As those shoots sprout leaves, they come to learn in their own way, (however plants learn) to grow towards the sun and to crane their leaves so as to get the maximum amount of sun. They come to expect a certain amount of sun. They don't always get it on that day, but there's always tomorrow. They may grow "crooked" because of the best angle of the sun, maybe are not as "perfect" as the prizewinning flower, but they grow and thrive and bloom just the same, in their own beautiful way.
So it is with the hope that lies within our bellies.

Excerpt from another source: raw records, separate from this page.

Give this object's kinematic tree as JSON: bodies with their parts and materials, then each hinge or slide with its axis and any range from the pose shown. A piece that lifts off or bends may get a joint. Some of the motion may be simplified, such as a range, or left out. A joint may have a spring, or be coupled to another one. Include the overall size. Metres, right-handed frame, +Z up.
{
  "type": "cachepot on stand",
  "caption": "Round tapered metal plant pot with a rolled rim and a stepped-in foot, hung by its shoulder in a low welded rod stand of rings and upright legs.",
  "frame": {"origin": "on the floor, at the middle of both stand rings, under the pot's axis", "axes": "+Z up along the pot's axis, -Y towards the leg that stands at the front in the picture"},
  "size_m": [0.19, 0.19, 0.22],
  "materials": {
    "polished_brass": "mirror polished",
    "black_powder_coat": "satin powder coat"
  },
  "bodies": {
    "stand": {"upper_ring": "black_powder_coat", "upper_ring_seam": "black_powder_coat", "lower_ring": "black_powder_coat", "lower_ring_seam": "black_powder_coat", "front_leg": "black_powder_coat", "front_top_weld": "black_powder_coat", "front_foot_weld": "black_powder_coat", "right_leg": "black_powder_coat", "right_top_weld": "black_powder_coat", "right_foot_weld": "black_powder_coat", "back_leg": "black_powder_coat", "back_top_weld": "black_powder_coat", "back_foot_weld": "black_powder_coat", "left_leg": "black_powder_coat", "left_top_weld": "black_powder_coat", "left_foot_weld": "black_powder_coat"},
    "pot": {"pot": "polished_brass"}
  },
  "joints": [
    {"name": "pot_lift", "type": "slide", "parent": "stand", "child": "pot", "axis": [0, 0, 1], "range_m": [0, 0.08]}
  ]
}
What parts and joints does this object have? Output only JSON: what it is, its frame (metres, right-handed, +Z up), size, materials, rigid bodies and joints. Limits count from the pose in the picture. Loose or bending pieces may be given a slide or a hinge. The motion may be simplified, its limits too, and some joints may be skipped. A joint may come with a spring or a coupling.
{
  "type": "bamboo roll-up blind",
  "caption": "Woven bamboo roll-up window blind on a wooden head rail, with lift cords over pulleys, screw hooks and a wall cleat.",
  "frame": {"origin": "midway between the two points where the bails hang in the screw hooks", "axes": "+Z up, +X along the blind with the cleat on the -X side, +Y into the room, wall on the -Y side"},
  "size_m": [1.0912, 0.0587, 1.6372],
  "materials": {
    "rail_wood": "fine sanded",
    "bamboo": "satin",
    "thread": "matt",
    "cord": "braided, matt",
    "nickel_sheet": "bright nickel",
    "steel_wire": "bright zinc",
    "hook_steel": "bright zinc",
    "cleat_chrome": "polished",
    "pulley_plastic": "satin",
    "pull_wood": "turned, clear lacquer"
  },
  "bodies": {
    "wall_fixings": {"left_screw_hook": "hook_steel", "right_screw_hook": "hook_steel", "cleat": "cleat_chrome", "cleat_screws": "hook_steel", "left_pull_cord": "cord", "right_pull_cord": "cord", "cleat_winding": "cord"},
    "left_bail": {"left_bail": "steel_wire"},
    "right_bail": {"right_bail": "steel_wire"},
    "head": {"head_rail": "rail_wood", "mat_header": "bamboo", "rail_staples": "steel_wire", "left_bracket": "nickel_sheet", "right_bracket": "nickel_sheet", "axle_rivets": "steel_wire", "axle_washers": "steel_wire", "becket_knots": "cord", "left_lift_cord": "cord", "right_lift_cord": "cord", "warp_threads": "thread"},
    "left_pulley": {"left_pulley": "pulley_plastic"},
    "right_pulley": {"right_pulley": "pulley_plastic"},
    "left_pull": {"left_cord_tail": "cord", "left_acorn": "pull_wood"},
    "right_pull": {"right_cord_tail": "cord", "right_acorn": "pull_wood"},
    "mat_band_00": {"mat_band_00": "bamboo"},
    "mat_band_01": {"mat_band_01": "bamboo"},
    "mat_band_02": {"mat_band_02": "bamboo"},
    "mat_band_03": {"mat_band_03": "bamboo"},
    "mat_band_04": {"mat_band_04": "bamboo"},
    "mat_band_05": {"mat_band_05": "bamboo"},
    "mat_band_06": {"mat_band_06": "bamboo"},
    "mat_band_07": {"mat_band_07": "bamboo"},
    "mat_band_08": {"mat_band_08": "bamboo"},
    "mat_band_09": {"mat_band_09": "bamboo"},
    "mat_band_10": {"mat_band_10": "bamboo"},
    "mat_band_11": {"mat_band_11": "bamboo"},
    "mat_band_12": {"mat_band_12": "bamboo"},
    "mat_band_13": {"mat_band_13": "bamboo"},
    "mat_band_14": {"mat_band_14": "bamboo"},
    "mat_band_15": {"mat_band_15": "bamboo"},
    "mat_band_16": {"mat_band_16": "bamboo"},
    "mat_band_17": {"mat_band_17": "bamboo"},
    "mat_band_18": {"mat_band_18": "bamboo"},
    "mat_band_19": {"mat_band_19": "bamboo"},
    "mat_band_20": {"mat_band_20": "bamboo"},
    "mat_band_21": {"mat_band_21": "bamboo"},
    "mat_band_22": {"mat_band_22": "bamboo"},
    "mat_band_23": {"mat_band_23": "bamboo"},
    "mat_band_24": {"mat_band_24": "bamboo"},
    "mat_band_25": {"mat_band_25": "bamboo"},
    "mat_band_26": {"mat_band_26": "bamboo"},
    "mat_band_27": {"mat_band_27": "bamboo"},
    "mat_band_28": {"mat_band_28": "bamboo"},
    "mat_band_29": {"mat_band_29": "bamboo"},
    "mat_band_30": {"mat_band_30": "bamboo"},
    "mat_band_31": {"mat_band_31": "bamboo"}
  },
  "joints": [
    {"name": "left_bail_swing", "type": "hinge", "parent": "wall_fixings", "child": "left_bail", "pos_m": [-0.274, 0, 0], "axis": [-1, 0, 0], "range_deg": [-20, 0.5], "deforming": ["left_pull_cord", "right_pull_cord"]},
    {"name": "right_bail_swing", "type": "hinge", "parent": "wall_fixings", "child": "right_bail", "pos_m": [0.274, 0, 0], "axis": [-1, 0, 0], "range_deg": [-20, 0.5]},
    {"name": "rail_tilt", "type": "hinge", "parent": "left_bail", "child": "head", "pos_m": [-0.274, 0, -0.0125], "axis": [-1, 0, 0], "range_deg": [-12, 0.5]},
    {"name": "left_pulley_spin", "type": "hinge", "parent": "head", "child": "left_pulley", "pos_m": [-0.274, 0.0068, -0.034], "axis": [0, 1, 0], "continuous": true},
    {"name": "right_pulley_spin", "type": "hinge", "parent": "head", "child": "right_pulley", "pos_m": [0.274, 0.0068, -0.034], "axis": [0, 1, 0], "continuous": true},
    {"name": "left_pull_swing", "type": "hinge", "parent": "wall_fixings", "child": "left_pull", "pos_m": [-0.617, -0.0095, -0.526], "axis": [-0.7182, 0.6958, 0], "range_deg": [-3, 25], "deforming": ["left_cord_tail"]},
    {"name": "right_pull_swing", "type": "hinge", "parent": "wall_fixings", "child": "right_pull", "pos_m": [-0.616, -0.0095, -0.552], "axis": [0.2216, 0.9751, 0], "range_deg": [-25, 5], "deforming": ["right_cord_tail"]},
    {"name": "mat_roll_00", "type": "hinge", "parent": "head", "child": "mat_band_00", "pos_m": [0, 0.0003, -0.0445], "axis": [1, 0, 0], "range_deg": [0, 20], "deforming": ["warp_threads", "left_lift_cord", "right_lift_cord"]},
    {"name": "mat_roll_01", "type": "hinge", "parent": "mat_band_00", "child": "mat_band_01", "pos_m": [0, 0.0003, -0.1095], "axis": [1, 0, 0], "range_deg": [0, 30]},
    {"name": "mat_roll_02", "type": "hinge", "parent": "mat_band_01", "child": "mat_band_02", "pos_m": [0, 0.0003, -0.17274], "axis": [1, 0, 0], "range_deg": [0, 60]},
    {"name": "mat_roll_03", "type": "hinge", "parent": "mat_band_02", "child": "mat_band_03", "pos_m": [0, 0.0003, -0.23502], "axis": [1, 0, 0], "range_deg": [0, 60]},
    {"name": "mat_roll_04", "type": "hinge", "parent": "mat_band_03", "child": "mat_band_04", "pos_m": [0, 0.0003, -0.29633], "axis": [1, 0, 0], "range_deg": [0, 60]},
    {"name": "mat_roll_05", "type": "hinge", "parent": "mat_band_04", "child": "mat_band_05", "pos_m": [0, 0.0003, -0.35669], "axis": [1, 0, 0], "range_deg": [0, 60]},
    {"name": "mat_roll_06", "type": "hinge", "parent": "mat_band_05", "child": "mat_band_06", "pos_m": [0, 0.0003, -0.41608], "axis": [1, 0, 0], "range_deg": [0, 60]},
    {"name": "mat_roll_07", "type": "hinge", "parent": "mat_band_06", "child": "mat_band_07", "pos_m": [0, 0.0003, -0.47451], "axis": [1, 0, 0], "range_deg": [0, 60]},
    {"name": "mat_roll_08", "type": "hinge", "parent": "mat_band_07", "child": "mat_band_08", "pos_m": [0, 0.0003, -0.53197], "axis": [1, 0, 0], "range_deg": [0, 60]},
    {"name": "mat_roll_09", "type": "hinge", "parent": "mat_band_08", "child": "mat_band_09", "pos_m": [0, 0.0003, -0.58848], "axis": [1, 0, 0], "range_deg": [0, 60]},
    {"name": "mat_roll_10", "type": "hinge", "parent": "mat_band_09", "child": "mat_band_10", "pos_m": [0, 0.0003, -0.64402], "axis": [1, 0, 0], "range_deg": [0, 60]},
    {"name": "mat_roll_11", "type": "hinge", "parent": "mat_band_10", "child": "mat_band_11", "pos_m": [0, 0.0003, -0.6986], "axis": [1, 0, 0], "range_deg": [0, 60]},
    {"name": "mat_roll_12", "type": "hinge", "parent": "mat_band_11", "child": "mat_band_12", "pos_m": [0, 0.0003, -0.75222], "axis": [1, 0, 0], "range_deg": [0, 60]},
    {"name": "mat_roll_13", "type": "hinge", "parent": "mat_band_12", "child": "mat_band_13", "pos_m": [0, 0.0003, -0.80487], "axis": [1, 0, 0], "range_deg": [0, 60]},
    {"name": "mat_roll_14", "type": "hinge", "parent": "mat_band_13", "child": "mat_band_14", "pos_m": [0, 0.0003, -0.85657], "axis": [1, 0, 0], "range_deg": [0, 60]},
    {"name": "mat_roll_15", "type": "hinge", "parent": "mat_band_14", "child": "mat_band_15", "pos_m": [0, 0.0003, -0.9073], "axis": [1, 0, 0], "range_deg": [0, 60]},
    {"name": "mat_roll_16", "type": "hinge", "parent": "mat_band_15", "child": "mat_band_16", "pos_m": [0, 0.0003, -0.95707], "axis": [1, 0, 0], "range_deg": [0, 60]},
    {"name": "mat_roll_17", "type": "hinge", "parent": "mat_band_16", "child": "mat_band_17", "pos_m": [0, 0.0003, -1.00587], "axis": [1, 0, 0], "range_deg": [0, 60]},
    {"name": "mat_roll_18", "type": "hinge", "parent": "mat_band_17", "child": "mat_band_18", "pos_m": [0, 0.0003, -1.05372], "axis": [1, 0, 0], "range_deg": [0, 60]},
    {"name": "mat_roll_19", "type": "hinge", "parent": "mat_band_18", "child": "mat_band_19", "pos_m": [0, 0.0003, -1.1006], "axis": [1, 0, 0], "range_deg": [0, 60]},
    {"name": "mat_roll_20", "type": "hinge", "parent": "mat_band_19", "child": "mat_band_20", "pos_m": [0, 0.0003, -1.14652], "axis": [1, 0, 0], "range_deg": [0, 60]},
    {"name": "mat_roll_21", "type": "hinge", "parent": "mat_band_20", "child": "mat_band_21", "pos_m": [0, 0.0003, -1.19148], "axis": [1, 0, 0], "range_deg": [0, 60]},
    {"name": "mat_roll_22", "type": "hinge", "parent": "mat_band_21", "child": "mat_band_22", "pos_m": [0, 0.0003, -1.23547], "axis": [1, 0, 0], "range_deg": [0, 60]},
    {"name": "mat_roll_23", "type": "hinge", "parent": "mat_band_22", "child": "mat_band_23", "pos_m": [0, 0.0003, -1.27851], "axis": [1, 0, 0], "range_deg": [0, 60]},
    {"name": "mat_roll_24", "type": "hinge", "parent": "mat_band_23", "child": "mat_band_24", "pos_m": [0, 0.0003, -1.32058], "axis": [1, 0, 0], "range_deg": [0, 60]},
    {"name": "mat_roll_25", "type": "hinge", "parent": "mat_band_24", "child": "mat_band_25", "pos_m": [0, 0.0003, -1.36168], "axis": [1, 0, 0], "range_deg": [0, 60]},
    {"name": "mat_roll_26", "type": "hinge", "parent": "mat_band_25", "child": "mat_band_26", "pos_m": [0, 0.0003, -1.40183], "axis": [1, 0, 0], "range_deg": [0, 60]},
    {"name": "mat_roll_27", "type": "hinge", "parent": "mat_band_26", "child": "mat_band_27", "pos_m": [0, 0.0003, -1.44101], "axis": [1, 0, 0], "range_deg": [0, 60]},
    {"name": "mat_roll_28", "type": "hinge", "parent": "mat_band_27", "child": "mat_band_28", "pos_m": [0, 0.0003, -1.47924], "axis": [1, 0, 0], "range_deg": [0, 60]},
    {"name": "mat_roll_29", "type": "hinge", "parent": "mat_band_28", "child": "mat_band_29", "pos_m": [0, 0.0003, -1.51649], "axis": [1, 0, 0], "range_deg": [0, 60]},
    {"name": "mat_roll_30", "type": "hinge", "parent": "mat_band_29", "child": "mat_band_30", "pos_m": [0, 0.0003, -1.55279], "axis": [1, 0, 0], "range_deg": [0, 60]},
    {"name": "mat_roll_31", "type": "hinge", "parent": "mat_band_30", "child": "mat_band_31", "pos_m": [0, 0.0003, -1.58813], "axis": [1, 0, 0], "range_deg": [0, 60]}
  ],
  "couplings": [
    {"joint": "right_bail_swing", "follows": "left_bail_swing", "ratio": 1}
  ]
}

Some of the seeds of our own hope, we might not even be able to bear to allow them to germinate. But some of them do anyway, despite any delusions of control we think we have over the process. When they throw that little shoot out, they WILL rise up and lean towards the light. We can't stop it, any more than we can stop the Mississippi river in a rowboat. We are powerless, but it's not to a raging force of nature, it's to a tiny, almost imperceptible force of nature. Who ever notices a single shoot coming forth from the ground, unless we are specifically looking for it?
To me, that is what this first week of Advent is all about...this tiny shoot of our own hopes, barely imperceptible to ourselves, arising from the darkness...just as how the hope of the world arose in this tiny newborn package we call Jesus.
1 comments:
Lovely! I could have used that image in my talk. Imagine that - you and I on the same Adventian wavelength!